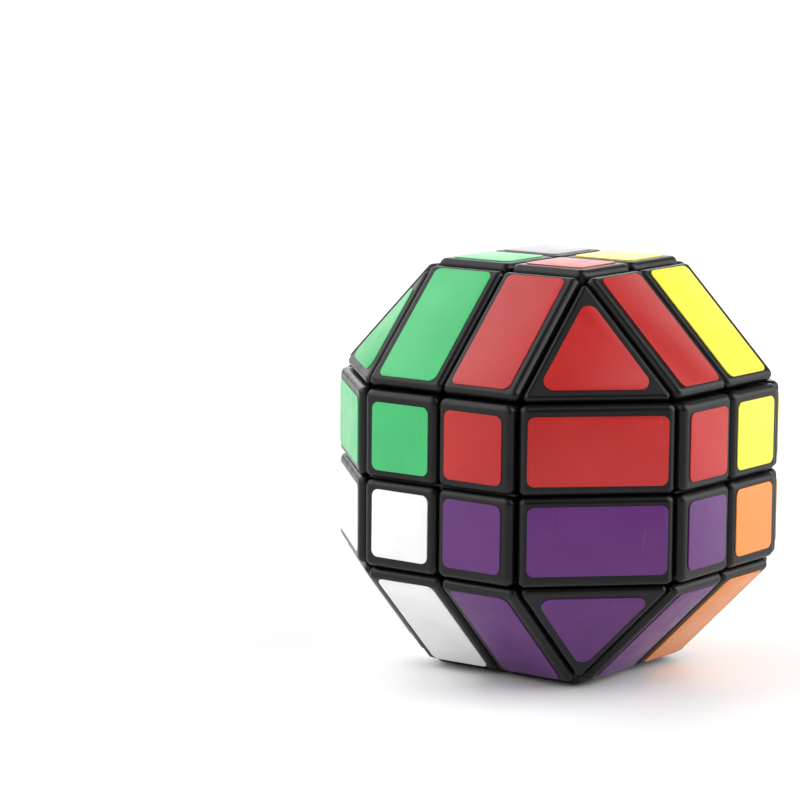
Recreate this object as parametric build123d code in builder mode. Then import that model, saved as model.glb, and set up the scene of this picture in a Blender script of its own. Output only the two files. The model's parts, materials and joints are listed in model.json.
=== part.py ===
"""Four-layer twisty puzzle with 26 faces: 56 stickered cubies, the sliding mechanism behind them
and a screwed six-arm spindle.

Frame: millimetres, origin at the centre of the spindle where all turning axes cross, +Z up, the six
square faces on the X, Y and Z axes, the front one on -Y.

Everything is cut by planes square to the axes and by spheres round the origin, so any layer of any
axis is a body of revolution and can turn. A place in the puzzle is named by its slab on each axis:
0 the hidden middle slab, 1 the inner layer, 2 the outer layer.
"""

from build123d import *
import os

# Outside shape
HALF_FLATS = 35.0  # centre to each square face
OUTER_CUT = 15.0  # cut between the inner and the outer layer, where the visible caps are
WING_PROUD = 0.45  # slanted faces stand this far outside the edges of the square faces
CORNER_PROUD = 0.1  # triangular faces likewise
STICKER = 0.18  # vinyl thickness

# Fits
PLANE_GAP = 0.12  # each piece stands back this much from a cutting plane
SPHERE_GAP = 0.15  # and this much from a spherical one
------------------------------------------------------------
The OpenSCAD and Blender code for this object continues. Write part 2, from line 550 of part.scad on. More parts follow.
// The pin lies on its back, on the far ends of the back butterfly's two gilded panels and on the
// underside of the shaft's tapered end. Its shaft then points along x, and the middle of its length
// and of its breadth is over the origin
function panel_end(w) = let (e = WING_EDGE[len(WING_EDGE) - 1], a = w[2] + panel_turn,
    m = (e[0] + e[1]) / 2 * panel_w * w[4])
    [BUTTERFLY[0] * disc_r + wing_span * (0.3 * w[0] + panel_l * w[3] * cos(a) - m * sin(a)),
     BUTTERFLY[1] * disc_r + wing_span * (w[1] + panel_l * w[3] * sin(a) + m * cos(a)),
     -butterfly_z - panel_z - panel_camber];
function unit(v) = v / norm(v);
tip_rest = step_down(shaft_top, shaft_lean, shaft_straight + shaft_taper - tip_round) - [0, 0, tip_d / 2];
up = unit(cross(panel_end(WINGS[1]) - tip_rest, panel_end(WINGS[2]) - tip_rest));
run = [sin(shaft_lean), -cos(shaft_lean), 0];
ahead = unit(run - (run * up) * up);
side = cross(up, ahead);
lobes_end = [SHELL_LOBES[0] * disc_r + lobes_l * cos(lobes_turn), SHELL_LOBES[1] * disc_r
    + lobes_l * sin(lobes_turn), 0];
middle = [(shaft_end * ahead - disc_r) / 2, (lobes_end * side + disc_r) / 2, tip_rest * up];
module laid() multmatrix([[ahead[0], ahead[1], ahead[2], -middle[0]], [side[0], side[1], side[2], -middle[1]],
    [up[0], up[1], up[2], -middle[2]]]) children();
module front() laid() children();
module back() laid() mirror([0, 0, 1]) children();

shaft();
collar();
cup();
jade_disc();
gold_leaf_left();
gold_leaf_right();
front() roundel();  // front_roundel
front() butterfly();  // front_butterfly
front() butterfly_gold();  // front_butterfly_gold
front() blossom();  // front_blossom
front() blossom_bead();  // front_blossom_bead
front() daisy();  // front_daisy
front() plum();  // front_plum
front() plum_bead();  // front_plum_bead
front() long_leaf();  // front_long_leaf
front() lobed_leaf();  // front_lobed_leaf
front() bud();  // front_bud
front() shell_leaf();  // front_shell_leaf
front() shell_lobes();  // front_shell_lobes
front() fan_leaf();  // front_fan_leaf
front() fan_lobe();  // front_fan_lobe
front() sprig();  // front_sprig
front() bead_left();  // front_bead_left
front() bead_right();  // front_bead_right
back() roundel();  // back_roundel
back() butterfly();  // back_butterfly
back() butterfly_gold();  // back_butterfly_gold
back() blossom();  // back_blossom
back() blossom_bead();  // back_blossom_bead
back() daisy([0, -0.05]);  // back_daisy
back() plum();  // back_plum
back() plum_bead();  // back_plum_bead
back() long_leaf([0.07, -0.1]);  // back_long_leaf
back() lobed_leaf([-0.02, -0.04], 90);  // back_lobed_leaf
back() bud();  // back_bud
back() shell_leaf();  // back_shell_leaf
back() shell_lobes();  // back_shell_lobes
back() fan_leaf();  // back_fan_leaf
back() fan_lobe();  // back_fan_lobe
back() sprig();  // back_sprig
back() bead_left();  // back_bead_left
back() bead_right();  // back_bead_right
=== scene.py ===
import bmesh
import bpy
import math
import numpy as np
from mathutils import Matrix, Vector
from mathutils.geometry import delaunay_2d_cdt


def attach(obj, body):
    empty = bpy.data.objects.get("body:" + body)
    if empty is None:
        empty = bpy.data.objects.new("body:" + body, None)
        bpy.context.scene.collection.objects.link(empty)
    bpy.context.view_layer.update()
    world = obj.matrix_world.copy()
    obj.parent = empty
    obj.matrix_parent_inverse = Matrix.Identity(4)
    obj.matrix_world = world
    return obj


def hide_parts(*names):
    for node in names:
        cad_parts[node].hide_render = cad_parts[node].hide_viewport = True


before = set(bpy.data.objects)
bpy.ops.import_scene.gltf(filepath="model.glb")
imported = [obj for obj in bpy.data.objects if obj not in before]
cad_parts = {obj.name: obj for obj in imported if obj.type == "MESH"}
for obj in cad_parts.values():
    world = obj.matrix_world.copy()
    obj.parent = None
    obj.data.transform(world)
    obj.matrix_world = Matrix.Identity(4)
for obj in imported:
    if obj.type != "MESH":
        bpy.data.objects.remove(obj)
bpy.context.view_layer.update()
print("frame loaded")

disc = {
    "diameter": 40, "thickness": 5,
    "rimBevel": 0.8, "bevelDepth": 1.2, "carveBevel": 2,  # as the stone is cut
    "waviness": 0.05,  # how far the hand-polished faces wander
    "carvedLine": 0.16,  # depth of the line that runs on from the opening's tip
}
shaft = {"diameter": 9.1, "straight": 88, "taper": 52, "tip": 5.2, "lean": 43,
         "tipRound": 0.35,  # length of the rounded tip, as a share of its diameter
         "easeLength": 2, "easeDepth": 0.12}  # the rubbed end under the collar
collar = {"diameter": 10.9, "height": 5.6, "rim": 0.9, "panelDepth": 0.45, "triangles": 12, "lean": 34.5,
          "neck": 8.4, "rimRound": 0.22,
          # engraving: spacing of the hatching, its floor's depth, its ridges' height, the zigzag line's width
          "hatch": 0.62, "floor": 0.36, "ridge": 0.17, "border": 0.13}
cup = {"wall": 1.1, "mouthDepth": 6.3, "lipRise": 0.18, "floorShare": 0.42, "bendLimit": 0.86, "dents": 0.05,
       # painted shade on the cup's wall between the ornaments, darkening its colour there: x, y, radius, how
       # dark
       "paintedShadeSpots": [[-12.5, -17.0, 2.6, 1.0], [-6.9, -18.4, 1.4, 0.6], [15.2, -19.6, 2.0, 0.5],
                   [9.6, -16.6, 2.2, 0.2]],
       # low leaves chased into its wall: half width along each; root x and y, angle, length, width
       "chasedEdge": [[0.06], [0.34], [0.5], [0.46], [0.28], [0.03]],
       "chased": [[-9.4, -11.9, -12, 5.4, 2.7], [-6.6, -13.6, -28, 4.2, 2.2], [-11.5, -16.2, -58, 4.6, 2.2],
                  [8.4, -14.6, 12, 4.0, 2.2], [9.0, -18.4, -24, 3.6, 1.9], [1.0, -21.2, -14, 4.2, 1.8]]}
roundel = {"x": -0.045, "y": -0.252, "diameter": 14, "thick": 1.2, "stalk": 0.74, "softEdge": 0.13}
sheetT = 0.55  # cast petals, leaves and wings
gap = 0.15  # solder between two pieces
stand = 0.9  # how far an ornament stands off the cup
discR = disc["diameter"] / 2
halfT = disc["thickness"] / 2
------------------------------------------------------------
Objective: Above are the records; print exactly the lines from the line with "back() lobed_leaf([-0.02, -0.04], 90);" to the line with "bpy.data.objects.remove(obj)", including both, and nothing else.

Response:
back() lobed_leaf([-0.02, -0.04], 90);  // back_lobed_leaf
back() bud();  // back_bud
back() shell_leaf();  // back_shell_leaf
back() shell_lobes();  // back_shell_lobes
back() fan_leaf();  // back_fan_leaf
back() fan_lobe();  // back_fan_lobe
back() sprig();  // back_sprig
back() bead_left();  // back_bead_left
back() bead_right();  // back_bead_right
=== scene.py ===
import bmesh
import bpy
import math
import numpy as np
from mathutils import Matrix, Vector
from mathutils.geometry import delaunay_2d_cdt


def attach(obj, body):
    empty = bpy.data.objects.get("body:" + body)
    if empty is None:
        empty = bpy.data.objects.new("body:" + body, None)
        bpy.context.scene.collection.objects.link(empty)
    bpy.context.view_layer.update()
    world = obj.matrix_world.copy()
    obj.parent = empty
    obj.matrix_parent_inverse = Matrix.Identity(4)
    obj.matrix_world = world
    return obj


def hide_parts(*names):
    for node in names:
        cad_parts[node].hide_render = cad_parts[node].hide_viewport = True


before = set(bpy.data.objects)
bpy.ops.import_scene.gltf(filepath="model.glb")
imported = [obj for obj in bpy.data.objects if obj not in before]
cad_parts = {obj.name: obj for obj in imported if obj.type == "MESH"}
for obj in cad_parts.values():
    world = obj.matrix_world.copy()
    obj.parent = None
    obj.data.transform(world)
    obj.matrix_world = Matrix.Identity(4)
for obj in imported:
    if obj.type != "MESH":
        bpy.data.objects.remove(obj)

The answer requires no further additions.